« Certains soirs, lorsque le vent souffle assez fort pour dissiper les brumes qui voilent le Wonderland, je lève les yeux au ciel, je regarde les étoiles, je pense à ce qui aurait pu être et à ce qui est. Je me souviens de mon nom [...]. Je me souviens du monde avant moi, du monde sans moi. Les étoiles éclairent mon visage. Elles étaient plus nombreuses, autrefois. C'est ma faute. J'ai donné des ordres. J'ai signé des papiers. J'ai ouvert la voie, en sachant que personne ne pourrait la refermer. Il y avait des hommes, ici Des villes, des routes, des écoles... Tout cela a disparu. Les hommes sont devenus des rats, dans le pourrissoir du Wonderland. »
Ainsi sur cette confession sans appel s'ouvre le dernier roman de Serge Lehman, livre indépendant mais s'inscrivant dans le même univers que le cycle/collection FAUST, une série dont les deux premiers volets ont déjà été longuement chroniques dans nos colonnes.
Le Wonderland, c'est une décharge géante de trois cent mille kilomètres carrés qui, de Lille à Moscou, n'en peut plus de grossir, d'étendre ses bras tentaculaires radioactifs, une lèpre planétaire née du traitement des déchets d'un monde outrancièrement industriel. C'est dans cet univers de chaos en perpétuel changement, où se côtoient mutants, robots chasseurs d'organes humains et dégénérés de tous bords, que vivent nos trois héros, Peter, Franz et Andréa. Ces gamins, rompus à l'art de la survie, n'ont qu'une idée en tête : quitter le Wonderland pour gagner le Village, le monde protégé du rêve, de l'argent et du pouvoir, ce monde même qui a enfanté le Wonderland. Et l'échappatoire pourrait bien se présenter sous la forme de ce sarcophage déniché par Peter, un étrange container enfoui au cœur d'une montagne d'immondices et dans lequel un homme attend son heure... Parallèlement, dans l'atmosphère confinée de la station orbitale d'Enfer-Cinq, un drame se noue.

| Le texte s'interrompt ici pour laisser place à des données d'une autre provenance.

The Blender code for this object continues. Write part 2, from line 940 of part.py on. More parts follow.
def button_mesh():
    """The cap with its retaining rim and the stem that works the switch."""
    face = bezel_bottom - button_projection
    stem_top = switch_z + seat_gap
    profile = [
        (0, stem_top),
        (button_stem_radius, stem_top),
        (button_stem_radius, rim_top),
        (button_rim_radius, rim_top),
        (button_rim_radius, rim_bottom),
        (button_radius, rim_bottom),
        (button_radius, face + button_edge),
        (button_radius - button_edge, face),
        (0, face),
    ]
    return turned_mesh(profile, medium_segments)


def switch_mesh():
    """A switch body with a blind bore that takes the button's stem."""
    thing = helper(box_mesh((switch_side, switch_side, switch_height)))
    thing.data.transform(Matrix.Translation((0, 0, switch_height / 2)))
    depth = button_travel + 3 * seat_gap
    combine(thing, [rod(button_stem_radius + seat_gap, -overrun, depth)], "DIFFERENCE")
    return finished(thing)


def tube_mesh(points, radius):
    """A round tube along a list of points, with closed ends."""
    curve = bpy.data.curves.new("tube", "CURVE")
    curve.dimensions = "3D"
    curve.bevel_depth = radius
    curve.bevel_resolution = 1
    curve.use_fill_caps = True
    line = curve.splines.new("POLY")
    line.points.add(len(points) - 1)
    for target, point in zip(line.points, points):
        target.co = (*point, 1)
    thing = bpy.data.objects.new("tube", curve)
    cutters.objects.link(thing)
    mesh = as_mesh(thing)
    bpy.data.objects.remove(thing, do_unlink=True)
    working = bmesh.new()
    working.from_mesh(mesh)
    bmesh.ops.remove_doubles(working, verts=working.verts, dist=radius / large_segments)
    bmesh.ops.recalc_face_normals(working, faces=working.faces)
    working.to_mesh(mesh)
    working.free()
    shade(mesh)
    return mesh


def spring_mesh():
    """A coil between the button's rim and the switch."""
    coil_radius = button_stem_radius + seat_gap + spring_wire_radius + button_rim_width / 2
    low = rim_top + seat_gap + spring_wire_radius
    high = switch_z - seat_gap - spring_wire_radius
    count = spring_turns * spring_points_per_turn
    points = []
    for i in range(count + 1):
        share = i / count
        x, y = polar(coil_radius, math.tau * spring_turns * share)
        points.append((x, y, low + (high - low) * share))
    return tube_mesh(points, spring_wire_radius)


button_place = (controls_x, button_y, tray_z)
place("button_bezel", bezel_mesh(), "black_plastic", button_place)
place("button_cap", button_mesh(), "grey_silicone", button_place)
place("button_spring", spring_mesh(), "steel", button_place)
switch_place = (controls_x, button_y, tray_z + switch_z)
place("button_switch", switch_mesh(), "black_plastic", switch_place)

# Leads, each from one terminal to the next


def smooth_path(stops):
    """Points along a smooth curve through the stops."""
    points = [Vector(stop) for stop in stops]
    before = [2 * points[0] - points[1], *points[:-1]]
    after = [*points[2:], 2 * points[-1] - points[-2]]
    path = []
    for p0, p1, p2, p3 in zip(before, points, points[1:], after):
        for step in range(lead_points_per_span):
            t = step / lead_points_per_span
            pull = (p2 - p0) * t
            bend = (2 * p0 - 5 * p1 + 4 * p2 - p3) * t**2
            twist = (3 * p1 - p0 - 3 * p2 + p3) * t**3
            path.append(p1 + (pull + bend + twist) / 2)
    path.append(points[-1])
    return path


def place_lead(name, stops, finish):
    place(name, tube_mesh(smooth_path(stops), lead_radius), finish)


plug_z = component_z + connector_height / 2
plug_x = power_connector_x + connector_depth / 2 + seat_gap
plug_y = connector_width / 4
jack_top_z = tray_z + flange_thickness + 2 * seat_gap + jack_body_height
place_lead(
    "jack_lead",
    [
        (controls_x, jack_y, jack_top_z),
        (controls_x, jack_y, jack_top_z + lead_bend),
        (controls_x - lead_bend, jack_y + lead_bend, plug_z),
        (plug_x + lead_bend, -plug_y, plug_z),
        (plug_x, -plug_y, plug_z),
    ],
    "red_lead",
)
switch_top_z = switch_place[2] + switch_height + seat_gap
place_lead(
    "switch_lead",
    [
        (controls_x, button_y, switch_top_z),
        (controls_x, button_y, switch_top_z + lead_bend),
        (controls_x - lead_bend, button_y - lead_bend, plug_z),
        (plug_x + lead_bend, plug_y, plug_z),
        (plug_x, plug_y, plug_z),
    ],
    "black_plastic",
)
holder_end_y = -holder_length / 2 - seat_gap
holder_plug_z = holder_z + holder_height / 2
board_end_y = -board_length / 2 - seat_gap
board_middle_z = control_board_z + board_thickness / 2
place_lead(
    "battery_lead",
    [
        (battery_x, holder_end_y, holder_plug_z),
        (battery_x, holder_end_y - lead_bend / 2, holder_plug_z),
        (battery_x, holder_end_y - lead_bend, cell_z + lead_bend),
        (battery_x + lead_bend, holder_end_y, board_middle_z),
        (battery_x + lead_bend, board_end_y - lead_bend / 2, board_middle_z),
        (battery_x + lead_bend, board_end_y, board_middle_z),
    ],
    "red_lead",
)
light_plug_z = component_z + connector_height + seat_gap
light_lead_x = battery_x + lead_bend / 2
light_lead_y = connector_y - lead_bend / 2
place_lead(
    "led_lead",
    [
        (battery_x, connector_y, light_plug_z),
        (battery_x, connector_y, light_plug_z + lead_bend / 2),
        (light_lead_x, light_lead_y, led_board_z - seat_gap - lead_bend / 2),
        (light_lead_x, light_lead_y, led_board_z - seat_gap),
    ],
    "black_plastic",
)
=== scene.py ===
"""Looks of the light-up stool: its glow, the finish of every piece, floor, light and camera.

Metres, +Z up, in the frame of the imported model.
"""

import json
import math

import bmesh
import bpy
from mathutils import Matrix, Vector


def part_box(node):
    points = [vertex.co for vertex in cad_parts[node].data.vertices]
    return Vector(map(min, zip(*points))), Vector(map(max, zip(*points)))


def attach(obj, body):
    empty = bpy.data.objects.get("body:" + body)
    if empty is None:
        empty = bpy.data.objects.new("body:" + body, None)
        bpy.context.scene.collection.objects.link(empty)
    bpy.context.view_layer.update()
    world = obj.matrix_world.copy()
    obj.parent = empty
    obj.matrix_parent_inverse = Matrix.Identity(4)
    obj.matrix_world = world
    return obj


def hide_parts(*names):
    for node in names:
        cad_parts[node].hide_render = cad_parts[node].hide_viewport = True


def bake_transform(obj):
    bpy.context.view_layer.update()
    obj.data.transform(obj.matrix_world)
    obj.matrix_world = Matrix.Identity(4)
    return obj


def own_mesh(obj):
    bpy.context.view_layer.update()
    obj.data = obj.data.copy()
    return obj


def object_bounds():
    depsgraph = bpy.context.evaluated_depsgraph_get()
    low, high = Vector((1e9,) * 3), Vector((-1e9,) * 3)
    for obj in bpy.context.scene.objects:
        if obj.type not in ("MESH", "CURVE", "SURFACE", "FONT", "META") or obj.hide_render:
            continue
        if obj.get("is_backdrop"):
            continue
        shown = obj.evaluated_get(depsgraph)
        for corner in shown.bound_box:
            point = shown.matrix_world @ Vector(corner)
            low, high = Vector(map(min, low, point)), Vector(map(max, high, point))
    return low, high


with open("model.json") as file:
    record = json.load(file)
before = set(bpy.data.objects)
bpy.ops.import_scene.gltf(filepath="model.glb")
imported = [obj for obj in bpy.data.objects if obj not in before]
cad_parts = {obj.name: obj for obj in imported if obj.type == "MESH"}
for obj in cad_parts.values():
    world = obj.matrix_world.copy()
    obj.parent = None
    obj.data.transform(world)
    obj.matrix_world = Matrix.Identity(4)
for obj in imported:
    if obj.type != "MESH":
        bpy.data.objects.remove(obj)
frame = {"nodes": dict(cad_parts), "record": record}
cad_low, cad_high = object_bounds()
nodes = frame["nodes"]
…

Certains pourraient juger Wonderland comme une simple séquelle, un additif au monde développé dans FAUST. Il est vrai qu'on était en droit de s'interroger sur l'intérêt potentiel d'un ouvrage à l'intrigue autonome et pourtant s'inscrivant très nettement dans un univers par ailleurs amplement décrit (on soulignera, à propos d'appartenance, que si l'intrigue de Wonderland est parfaitement compréhensible pour un non-lecteur de FAUST, elle gagne naturellement en intensité à la connaissance préalable de la susdite saga). Assurément les premières pages parcourues l'intérêt se fait évidence : le plaisir. Plaisir d'une double ligne scénaristique rondement menée, de personnages attachants, d'un monde, bien sûr, à la juste cohérence et remarquablement fouillé.

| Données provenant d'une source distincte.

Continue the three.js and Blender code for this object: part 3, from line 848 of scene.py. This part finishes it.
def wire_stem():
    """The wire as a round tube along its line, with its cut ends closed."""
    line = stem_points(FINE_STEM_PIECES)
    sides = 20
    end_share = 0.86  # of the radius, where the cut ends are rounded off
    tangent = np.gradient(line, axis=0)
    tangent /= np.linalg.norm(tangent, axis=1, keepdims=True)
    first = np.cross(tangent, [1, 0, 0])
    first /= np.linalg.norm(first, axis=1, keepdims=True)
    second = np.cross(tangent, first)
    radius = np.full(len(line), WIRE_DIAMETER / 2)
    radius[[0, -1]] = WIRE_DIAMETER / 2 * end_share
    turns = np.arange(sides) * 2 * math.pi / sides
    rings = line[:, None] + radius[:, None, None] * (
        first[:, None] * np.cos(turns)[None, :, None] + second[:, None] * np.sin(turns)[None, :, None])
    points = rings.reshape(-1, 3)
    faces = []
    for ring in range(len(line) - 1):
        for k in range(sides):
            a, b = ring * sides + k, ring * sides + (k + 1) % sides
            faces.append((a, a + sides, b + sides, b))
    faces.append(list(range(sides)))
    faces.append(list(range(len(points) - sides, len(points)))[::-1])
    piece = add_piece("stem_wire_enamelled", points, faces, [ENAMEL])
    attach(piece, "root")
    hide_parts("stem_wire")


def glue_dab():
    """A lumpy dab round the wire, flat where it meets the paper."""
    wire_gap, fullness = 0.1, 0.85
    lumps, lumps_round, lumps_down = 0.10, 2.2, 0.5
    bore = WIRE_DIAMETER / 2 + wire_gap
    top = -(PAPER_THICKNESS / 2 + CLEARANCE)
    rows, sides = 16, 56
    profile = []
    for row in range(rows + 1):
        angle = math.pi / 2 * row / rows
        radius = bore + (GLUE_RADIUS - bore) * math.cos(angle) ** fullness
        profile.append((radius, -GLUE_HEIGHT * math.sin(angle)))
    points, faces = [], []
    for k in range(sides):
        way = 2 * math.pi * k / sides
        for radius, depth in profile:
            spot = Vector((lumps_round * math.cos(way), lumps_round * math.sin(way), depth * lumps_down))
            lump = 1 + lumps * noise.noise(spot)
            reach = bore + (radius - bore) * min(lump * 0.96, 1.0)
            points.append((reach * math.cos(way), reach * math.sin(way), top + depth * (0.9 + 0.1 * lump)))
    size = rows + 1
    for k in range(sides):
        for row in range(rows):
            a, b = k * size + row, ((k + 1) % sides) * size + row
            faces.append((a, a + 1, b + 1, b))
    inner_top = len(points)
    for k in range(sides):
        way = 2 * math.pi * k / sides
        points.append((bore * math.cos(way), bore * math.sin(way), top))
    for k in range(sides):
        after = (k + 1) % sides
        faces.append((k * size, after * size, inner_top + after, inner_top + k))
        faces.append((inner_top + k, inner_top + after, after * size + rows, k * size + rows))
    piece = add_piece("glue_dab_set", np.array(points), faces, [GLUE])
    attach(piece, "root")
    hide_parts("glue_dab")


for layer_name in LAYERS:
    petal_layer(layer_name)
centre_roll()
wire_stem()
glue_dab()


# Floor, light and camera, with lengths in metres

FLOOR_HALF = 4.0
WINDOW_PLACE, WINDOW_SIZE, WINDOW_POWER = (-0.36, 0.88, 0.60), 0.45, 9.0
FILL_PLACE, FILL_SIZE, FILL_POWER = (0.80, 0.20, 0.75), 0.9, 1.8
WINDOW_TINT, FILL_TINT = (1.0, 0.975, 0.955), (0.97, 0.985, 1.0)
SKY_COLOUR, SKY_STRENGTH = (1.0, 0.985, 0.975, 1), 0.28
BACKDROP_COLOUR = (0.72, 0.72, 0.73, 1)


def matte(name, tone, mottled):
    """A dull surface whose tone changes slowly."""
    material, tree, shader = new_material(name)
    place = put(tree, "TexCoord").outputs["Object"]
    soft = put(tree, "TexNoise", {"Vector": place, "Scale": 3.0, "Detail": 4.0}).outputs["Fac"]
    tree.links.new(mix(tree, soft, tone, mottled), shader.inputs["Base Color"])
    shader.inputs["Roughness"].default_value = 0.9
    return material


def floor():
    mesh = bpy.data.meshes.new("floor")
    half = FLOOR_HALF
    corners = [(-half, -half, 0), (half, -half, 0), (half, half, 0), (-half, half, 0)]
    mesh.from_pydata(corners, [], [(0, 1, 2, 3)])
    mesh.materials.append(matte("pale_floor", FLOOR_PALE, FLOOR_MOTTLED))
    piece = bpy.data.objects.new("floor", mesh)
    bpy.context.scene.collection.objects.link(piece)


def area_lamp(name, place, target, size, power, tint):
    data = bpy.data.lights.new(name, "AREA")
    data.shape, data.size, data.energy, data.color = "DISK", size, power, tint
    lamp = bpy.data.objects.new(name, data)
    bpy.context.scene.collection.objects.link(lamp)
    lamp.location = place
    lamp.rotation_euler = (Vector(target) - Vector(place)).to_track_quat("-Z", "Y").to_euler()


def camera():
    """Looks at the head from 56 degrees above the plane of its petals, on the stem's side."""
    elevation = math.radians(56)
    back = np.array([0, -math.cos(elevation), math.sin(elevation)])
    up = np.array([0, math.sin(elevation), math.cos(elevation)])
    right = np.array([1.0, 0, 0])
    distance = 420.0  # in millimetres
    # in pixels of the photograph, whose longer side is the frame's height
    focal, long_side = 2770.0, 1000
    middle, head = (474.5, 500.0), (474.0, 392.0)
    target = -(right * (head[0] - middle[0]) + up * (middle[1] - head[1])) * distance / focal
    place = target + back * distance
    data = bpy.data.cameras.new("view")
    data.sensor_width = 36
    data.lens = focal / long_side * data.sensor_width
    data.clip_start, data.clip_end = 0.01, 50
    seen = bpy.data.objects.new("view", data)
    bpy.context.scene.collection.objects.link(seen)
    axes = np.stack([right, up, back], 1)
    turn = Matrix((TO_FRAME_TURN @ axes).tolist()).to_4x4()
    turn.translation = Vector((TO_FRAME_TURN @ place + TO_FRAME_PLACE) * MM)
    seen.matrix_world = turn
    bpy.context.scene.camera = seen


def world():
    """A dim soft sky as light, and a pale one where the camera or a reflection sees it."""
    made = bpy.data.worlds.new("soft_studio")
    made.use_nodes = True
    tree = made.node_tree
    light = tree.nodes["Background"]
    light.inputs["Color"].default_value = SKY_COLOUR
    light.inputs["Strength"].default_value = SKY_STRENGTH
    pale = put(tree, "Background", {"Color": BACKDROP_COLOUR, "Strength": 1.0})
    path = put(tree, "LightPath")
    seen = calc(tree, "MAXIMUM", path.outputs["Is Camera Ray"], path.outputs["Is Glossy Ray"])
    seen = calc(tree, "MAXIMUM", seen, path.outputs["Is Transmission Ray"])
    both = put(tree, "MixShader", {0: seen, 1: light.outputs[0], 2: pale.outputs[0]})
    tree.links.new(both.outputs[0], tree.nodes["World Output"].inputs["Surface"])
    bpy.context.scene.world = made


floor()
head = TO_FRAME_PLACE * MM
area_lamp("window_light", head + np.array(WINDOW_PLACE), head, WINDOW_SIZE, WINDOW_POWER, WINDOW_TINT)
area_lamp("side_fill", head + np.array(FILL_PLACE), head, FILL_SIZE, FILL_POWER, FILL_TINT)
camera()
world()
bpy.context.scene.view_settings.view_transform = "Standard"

Ceci n'empêchera pas pourtant, peut-être, quelques esprits chagrins de noter que, ça et là, l'auteur se laisse aller (excès d'enthousiasme ?) à deux ou trois redondances descriptives malvenues, cède parfois à la facilité en jouant d'aventure sur de menus poncifs (les enfants perdus et le gentil président, les méchants vraiment pourris jusqu'au bout des ongles...). Qu'importe ! Serge Lehman, qui a trente-deux ans se passe aisément de toute présentation, nous livre une fois de plus la preuve de son indéniable talent, ou comment entrer dans un bouquin pour ne plus en sortir qu'après avoir dévoré ses quelques centaines de pages. Un exemple que, en définitive, certains auteurs feraient bien de méditer...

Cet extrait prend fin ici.